ST Sep 20, 2007
7 in 10 frown on homosexuality, NTU survey finds
People most likely to be anti-gay: The religious and those who conform to social norms
By Radha Basu
SEVEN in 10 people here frown on homosexuality, a Nanyang Technological University (NTU) study has found.
The study - which its authors claim is the first 'nationally representative' survey of its kind here - found two key predictors of sentiments here: how deeply religious a person was and how far he or she conformed to social norms.
The study by NTU's School of Communication and Information was published recently in the International Journal of Public Opinion Research, which maps public opinion worldwide.
To gather the data, more than 1,000 people, profiled to resemble the national population, were asked six questions to gauge their attitudes towards lesbians and homosexuals.
For example, they were asked whether sex between two men or two women was 'plain wrong' and whether homosexuals or lesbians were 'disgusting'.
It was found that 68.6per cent of respondents 'generally held negative attitudes', 22.9per cent had positive attitudes and 8.5per cent were neutral.
Besides answering the questions, participants had to give their age, income, education level, gender and marital status. They also had to answer questions designed to gauge how religious they were and how strongly they felt about conforming to social norms.
Through statistical calculations, the study concluded that 'intrinsic religiosity' - viewing religion as the primary driving force in life - was the strongest predictor of anti-gay sentiment here.
On average, Christians and Muslims were seen to hold 'significantly more negative attitudes' than Buddhists or freethinkers.
You might not immediately see what I mean. Let me explain.
Suppose you conducted a survey among Singaporeans and asked them if they disapproved of murder. You would certainly get 10 out of 10 Singaporeans saying that they disapproved of murder.
Suppose you conducted another survey and asked them if they disapproved of shoplifting. Once again you would certainly get 10 out of 10 Singaporeans saying that they disapproved of shoplifting.
And if you did a similar survey on drug trafficking …. child abuse …. drunk driving …. cheating …. corruption …. maid abuse …. robbery …. kidnapping …. illegal possession of firearms … rioting …. voluntarily causing hurt …… driving without a licence …. and most other criminal offences in the laws of Singapore ...
…. you would get 10 out of 10 Singaporeans saying that they disapproved of such acts.
This should surprise no one. In general, crimes are those kinds of activities which are so harmful and serious that society sees fit to set up entire institutions – the police force, the courts, the prisons – to deal with them. Crimes are those kinds of activities which are so serious that we can expect 10 out of 10 citizens, or at least 9 out of 10 citizens to disapprove of them.

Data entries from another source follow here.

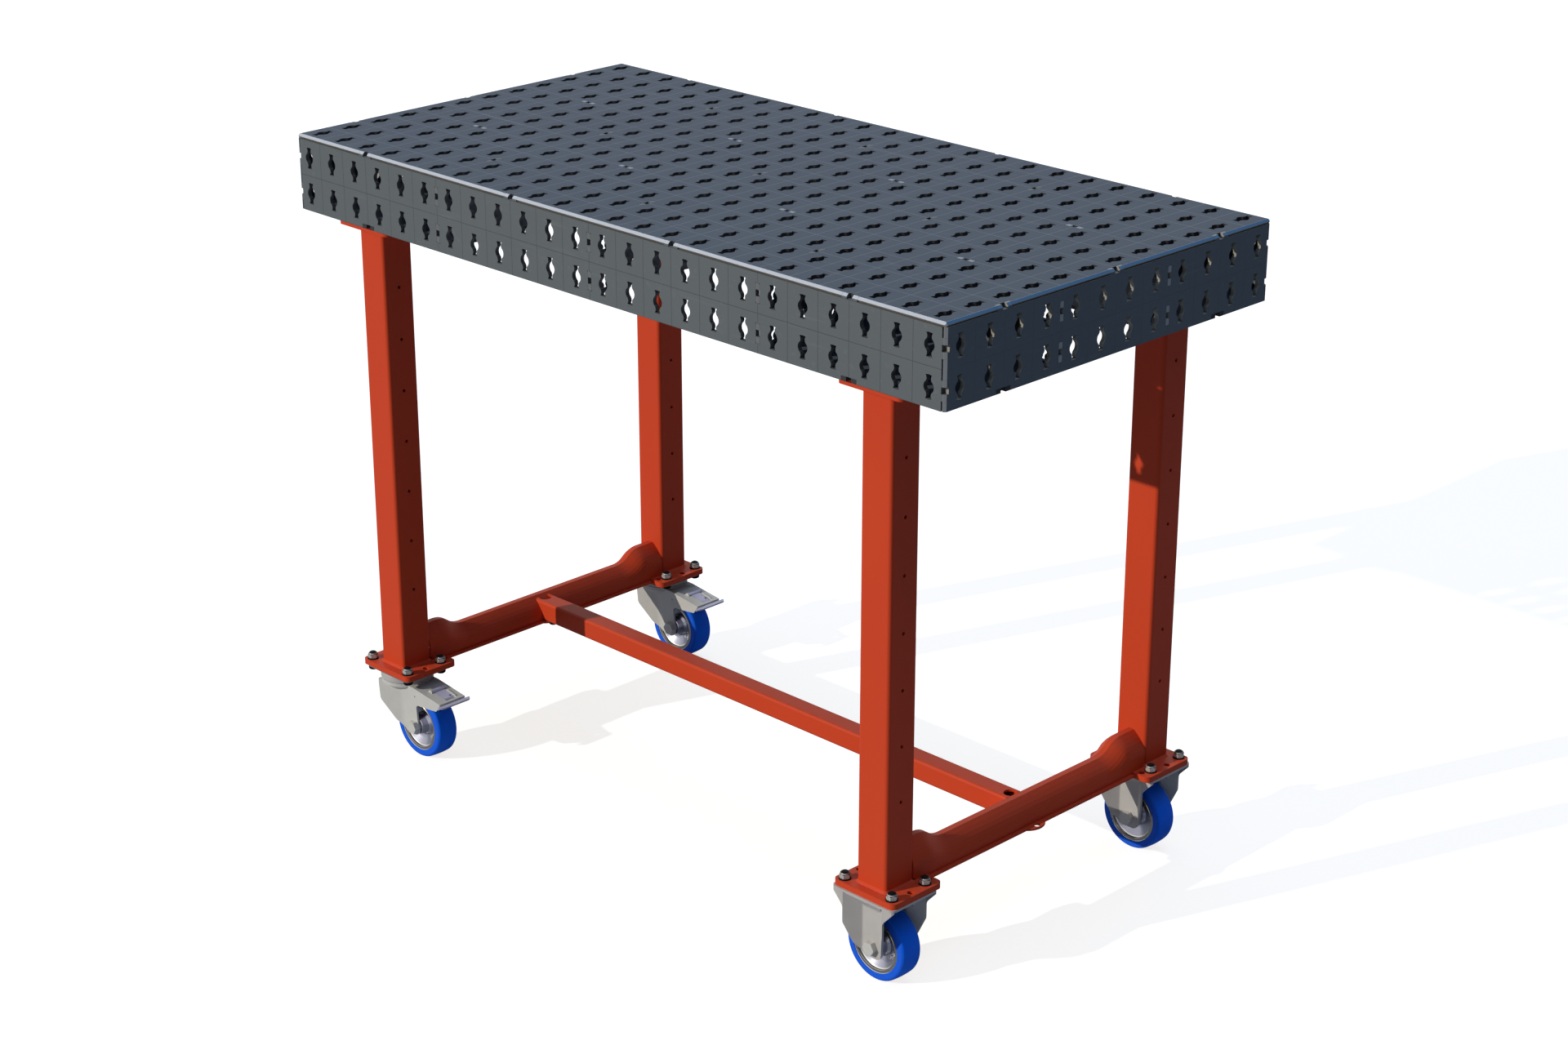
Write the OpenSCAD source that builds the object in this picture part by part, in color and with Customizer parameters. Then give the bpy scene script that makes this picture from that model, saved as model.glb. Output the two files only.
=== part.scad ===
// Assembly table: a perforated steel deck on four flanged legs, braced by two end beams
// and a centre tube, on two fixed and two braked swivel casters.
// The origin is on the floor under the middle of the worktop; +X runs along the length,
// +Y to the back and +Z up. Sizes are in millimetres.

/* [Worktop] */
// Length of the worktop, along X
table_l = 1200; // [1100:100:1400]
// Width of the worktop, along Y
table_w = 600; // [600:100:800]
// Height of the worktop above the floor
table_h = 900; // [800:10:1000]
// Depth of the deck, from the worktop to its lower edge
deck_d = 106; // [106:1:130]
// Thickness of every deck sheet
sheet_t = 6; // [5:0.5:7]
// Width of the bright bevel along the outer edges
bevel = 3; // [1:0.5:3]
// Width of the hidden bevel that leaves a groove under the top sheet
groove = 2.6; // [1:0.2:2.6]

/* [Fixture holes] */
// Distance from one fixture hole to the next
pitch = 50; // [45:5:60]
// Diameter of the round middle of a hole
bore_d = 16; // [14:0.5:18]
// Length of a hole over its two necks
slot_l = 30; // [26:1:34]
// Narrowest width of a neck
neck_w = 7; // [5:0.5:9]
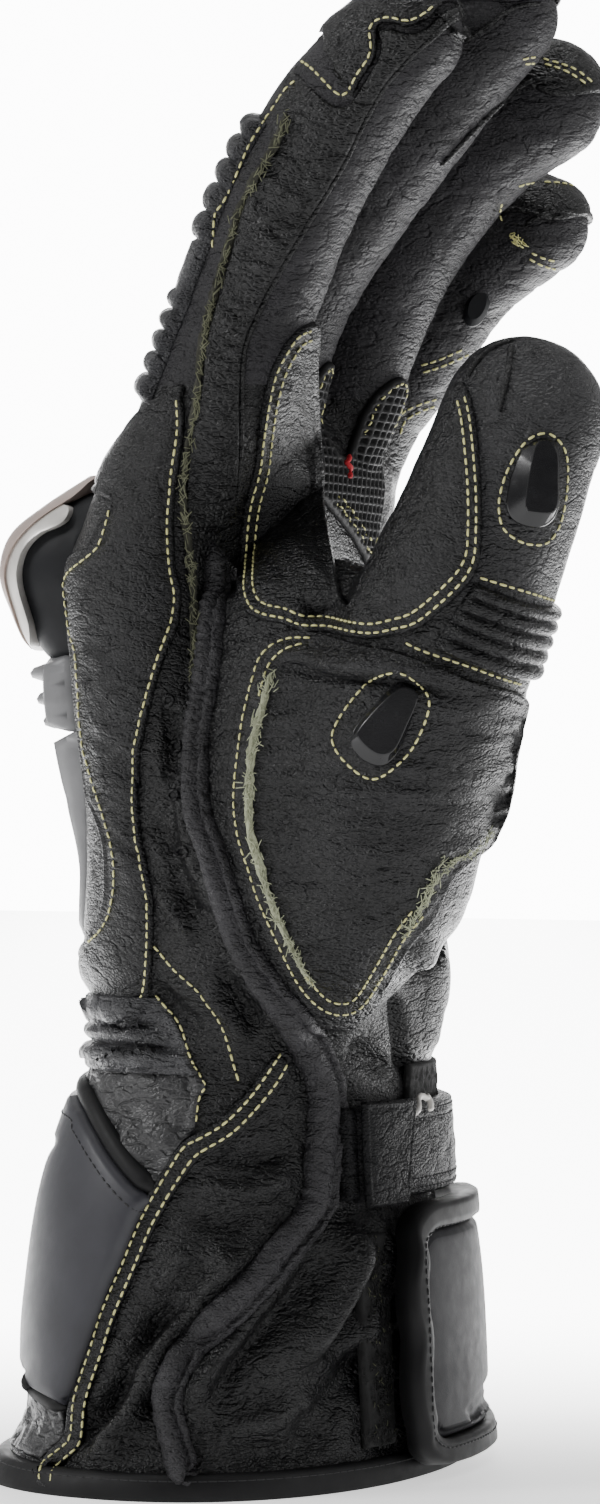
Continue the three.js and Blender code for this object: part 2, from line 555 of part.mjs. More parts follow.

The fact that only 7 out of 10 Singaporeans frown on homosexuality probably puts it in the same league as premarital sex. Divorce. Interracial marriages. Opposition politicians. Integrated resorts. And PM Lee’s latest proposed changes to the CPF system.
After all, if you did the various surveys, you’d probably find that around seven out of 10 Singaporeans would frown on premarital sex. Seven out of 10 would frown on divorce. Seven out of 10 would frown on interracial marriages (or Asian women dating white men). Seven out of 10 would vote for the PAP instead of the Opposition. Seven out of 10 would disapprove of the integrated resorts. Seven out of 10 would disapprove of PM Lee’s proposed changes to the CPF system.
However, it is not a crime to have premarital sex. It is not a crime to get divorced. It is not a crime to marry a person of another race. It is not a crime to be an Opposition politician. The integrated resorts are still getting built. And PM Lee certainly won’t be arrested for proposing that all CPF members buy annuities.
So why should Section 377 of the Penal Code threaten gays with life imprisonment?